[Set task]
Please write out the complete listing that follows, exactly as it reads.

[Information provided]
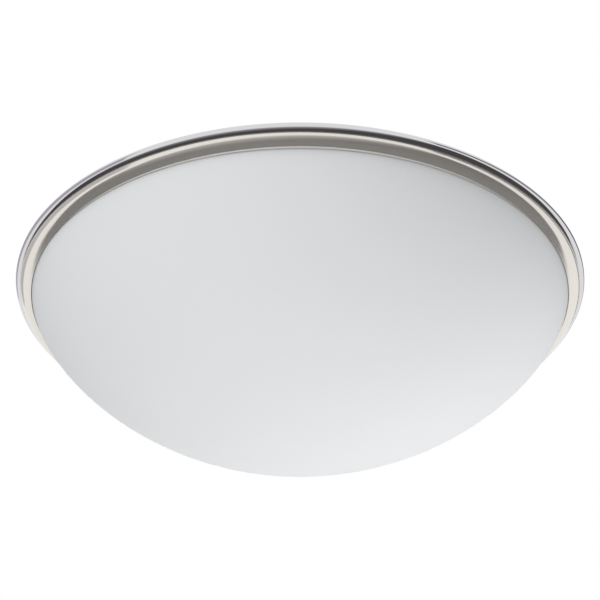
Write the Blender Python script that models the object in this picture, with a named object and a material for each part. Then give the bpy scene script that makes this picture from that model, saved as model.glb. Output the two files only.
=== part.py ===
"""Flush ceiling light: beaded trim ring, opal glass dome and a two-lamp back pan.

The ceiling is the plane z = 0 and the light hangs below it, centred on the Z axis.
All lengths are in metres.
"""

import math

import bmesh
import bpy
from mathutils import Vector

# Shared
OVERALL_RADIUS = 0.200
FIT_GAP = 0.0003
CUT_OVERRUN = 0.002
MERGE_DISTANCE = 0.000001
RING_SEGMENTS = 48
BARREL_SEGMENTS = 16
BORE_SEGMENTS = 12
RIVET_SEGMENTS = 8

# Trim ring, spun from one sheet
RING_SHEET = 0.0008
RING_CEILING_GAP = 0.001
RING_PAN_GAP = 0.0008
BEAD_RADIUS = 0.0034
BAND_REACH = 0.0116
BAND_DROP = 0.0065
SEAT_TURN = math.radians(62)
BEAD_STEPS = 8
BAND_STEPS = 5
BEAD_INSIDE_STEPS = 3
BAND_INSIDE_STEPS = 2

# Glass dome
GLASS_WALL = 0.0035
GLASS_LIP_GAP = 0.0006
DOME_DEPTH = 0.1033
DOME_POWER = 1.48
DOME_STEPS = 12
DOME_INSIDE_STEPS = 7
FLANGE_REACH = 0.0042
FLANGE_EDGE = 0.0032
FLANGE_TOP_GAP = 0.001
FLANGE_CHAMFER = 0.0005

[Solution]
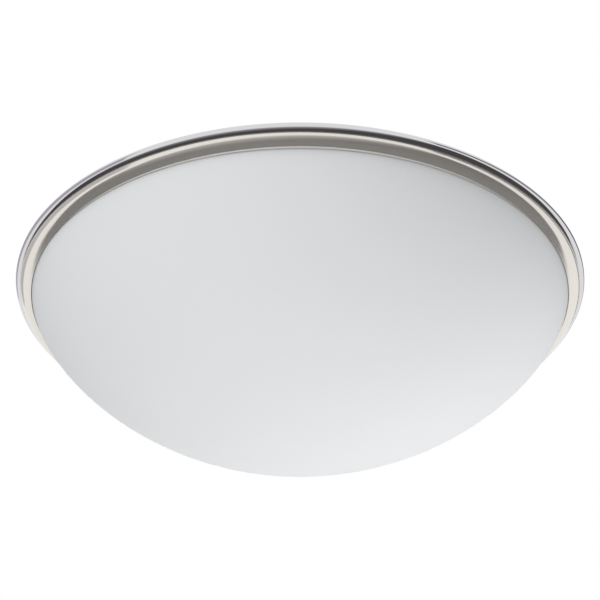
Write the Blender Python script that models the object in this picture, with a named object and a material for each part. Then give the bpy scene script that makes this picture from that model, saved as model.glb. Output the two files only.
=== part.py ===
"""Flush ceiling light: beaded trim ring, opal glass dome and a two-lamp back pan.

The ceiling is the plane z = 0 and the light hangs below it, centred on the Z axis.
All lengths are in metres.
"""

import math

import bmesh
import bpy
from mathutils import Vector

# Shared
OVERALL_RADIUS = 0.200
FIT_GAP = 0.0003
CUT_OVERRUN = 0.002
MERGE_DISTANCE = 0.000001
RING_SEGMENTS = 48
BARREL_SEGMENTS = 16
BORE_SEGMENTS = 12
RIVET_SEGMENTS = 8

# Trim ring, spun from one sheet
RING_SHEET = 0.0008
RING_CEILING_GAP = 0.001
RING_PAN_GAP = 0.0008
BEAD_RADIUS = 0.0034
BAND_REACH = 0.0116
BAND_DROP = 0.0065
SEAT_TURN = math.radians(62)
BEAD_STEPS = 8
BAND_STEPS = 5
BEAD_INSIDE_STEPS = 3
BAND_INSIDE_STEPS = 2

# Glass dome
GLASS_WALL = 0.0035
GLASS_LIP_GAP = 0.0006
DOME_DEPTH = 0.1033
DOME_POWER = 1.48
DOME_STEPS = 12
DOME_INSIDE_STEPS = 7
FLANGE_REACH = 0.0042
FLANGE_EDGE = 0.0032
FLANGE_TOP_GAP = 0.001
FLANGE_CHAMFER = 0.0005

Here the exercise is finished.